Dumas dizia que seu maior objetivo ao escrever era "entreter e magnetizar os leitores". Esse talento para encantar o grande público pode ser conferido agora na nova edição do romance em português. Depois das muitas versões resumidas para a TV, o cinema e os quadrinhos, e das inúmeras adaptações para o público infanto-juvenil, o texto original está de volta, traduzido na íntegra. Na época em que o folhetim foi escrito, não havia televisão nem cinema, mas havia a primitiva necessidade humana de narrativas intensas, capazes de promover a catarse coletiva. Isso fez com que os leitores esperassem ansiosos, de agosto de 1844 a janeiro de 1846, pelos capítulos dominicais do romance.
Desde então, nunca mais saíram do imaginário ocidental a queda e a ascensão de Edmond Dantès, que, motivado pelo desejo de vingança, enriquece, torna-se conde e, fazendo justiça com as próprias mãos, triunfa sobre seus inimigos. Vingança é a palavra que melhor define o best-seller que Dumas escreveu após publicar sua obra mais célebre, "Os Três Mosqueteiros" (1844). Diferentes dos primeiros leitores, hoje todos sabem que, onde a justiça falhou, a vingança vencerá. O prazer está em acompanhar o andamento do jogo, sem pressa, apreciando cada detalhe. Dantès é o jovem leal e íntegro, prestes a ser promovido e a se casar, o que desperta a inveja do amigo Danglars. Este, com a ajuda de comparsas, o envolve numa intriga política. Dantès é condenado e segue para a pior prisão do Estado, o castelo de If. Os anos passam, e Dantès perde a esperança de que a justiça seja feita. Até conhecer outro prisioneiro, o abade Faria.

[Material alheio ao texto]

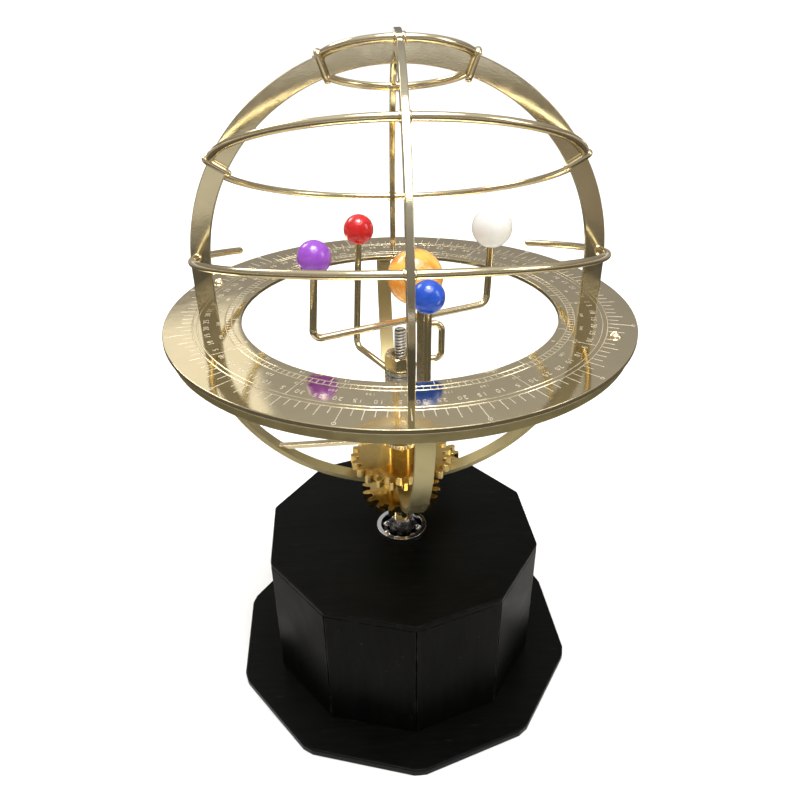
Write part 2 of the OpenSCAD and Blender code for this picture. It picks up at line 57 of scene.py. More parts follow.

A partir daí a ação se precipita: Dantès escapa da prisão, alia-se a piratas, toma posse do tesouro escondido na ilha de Monte Cristo e volta a Paris, disfarçado, para se vingar. As idas e vindas da trama, as peripécias mais surpreendentes e os pormenores dessa vingança -igual a ela, só a de Hamlet- ocupam mais de mil páginas. Mas são os pormenores que fazem o romance original vencer até mesmo a adaptação de Kevin Reynolds para o cinema, ágil, mas simplificada demais.

Assistentes
Diante de tanta exuberância, há quem pergunte por que Dumas não é tão respeitado pela crítica especializada quanto Stendhal, Balzac e Flaubert. Talvez pelo fato de no seu trabalhado haver a mão de vários assistentes? Pode ser. Mas a principal razão foi o longo namoro do escritor com o sucesso comercial. Segundo os especialistas, Dumas cometeu o pior pecado: com suas aventuras, procurou acima de tudo entreter e magnetizar os leitores. Mesmo que para isso tivesse de esbanjar nos efeitos especiais.

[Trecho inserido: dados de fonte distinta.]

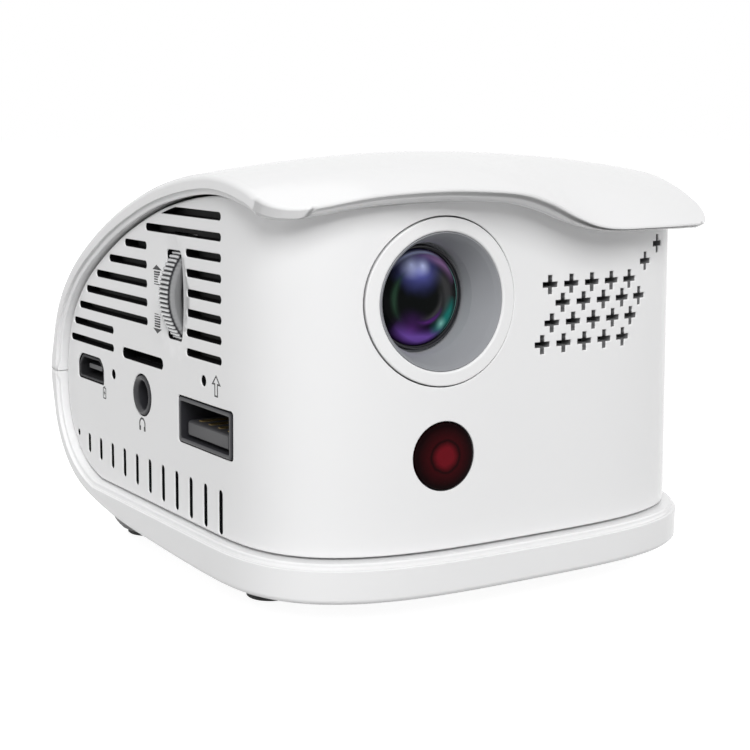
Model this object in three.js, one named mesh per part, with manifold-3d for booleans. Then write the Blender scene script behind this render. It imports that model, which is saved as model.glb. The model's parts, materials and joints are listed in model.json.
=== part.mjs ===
// Mini projector: a palm-sized, battery-powered projector in a white two-part casing.
// Millimetres, +Z up. The lens looks along -Y and the sockets are on the -X side.
// The origin is on the ground, under the middle of the body.
import * as THREE from 'three';
import { mergeVertices } from 'three/addons/utils/BufferGeometryUtils.js';
import Module from 'manifold-3d';

const wasm = await Module();
wasm.setup();

// Casing
const body_length = 73.4;
const body_width = 64.8;
const body_height = 53.3;
const crown_rise = 2.6;
const nose_bow = 2.5;
const brim_bow = 8;
const brim_wave_height = 3;
const brim_overhang = 4.3;
const lip_bevel = 1.3;
const band_thickness = 2.35;
const band_proud = 1.4;
const edge_round = 0.7;
const deck_height = 8.3;
const floor_thickness = 2;
const wall = 1.8;
const seam = 0.3;
const wall_bow = 21.7;
const wall_lean_depth = 1.1;
const base_proud = 1.6;
const plan_roundness = 3.3;
const overrun = 4;
const weld_reach = 0.0001;

// Worked out from the casing's sizes
const half_length = body_length / 2;
const cover_half = body_width / 2;
const panel_half = cover_half - band_proud;
const panel_inner = panel_half - wall;
const crest_height = body_height - crown_rise;
const wall_front = -half_length + brim_overhang;
const wall_corner = wall_front + wall_bow;
const back = (share) => share * half_length;
const up = (share) => share * crest_height;
const parting_z = up(0.432);

// The casing seen from the side, from the lip over the top and round the nose to the base's front.
// Each point is a share of the half length and of the crest's height.
const side_outline_shares = [
  [-0.782, 0.939], [-0.613, 0.984], [-0.365, 1], [-0.035, 0.966], [0.245, 0.905],
  [0.493, 0.826], [0.722, 0.722], [0.872, 0.596], [0.932, 0.432], [0.888, 0.268],
  [0.722, 0.152], [0.411, 0.099], [0, 0.08], [-0.436, 0.072], [-1.1, 0.072],
];
const outline_steps = 2;
const nose_share = Math.max(...side_outline_shares.map(([y]) => y));
const nose_index = side_outline_shares.findIndex(([y]) => y === nose_share) * outline_steps;

// The brim's lower edge seen from the front: shares of the half width and of the wave's height.
const brim_edge_shares = [
  [-1, 0], [-0.85, 0.37], [-0.67, 0.78], [-0.48, 0.97], [-0.34, 1], [-0.15, 0.87], [-0.03, 0.5],
  [0.09, -0.07], [0.2, -0.45], [0.31, -0.6], [0.5, -0.62], [0.75, -0.62], [1, -0.63],
];
const brim_start_share = -0.2;
const crown_start_share = 0.47;
const crown_full_share = 0.87;

// Lens and focus drive
const lens_z = up(0.728);
const ring_radius = 9.45;
const ring_bore = 7.95;
const ring_stand = 0.2;
const shroud_radius = 7.8;
const shroud_mouth = 7.6;
const barrel_radius = 6;
const barrel_wall = 0.4;
const barrel_recess = 5;
const barrel_clear = 5.46;
const barrel_lip = 1.2;
const glass_dome = 1.6;
const glass_edge = 1.2;
const running_gap = 0.25;
const fit_gap = 0.15;
const wheel_radius = 8;
const wheel_stand = 1.4;
const wheel_width = 3.4;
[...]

Obra-prima reconhecida ou não, o fato é que a vingança de Dantès pertence à esfera do mito, como a loucura de Dom Quixote e o ciúme de Bentinho. Por isso costuma cativar leitores fiéis já na adolescência. Certamente a nova edição brasileira vai expandir a legião de fãs.

NELSON DE OLIVEIRA é escritor e doutor em letras pela USP. É autor de "Ódio Sustenido" (Língua Geral) e "A Oficina do Escritor" (Ateliê Editorial), entre outros.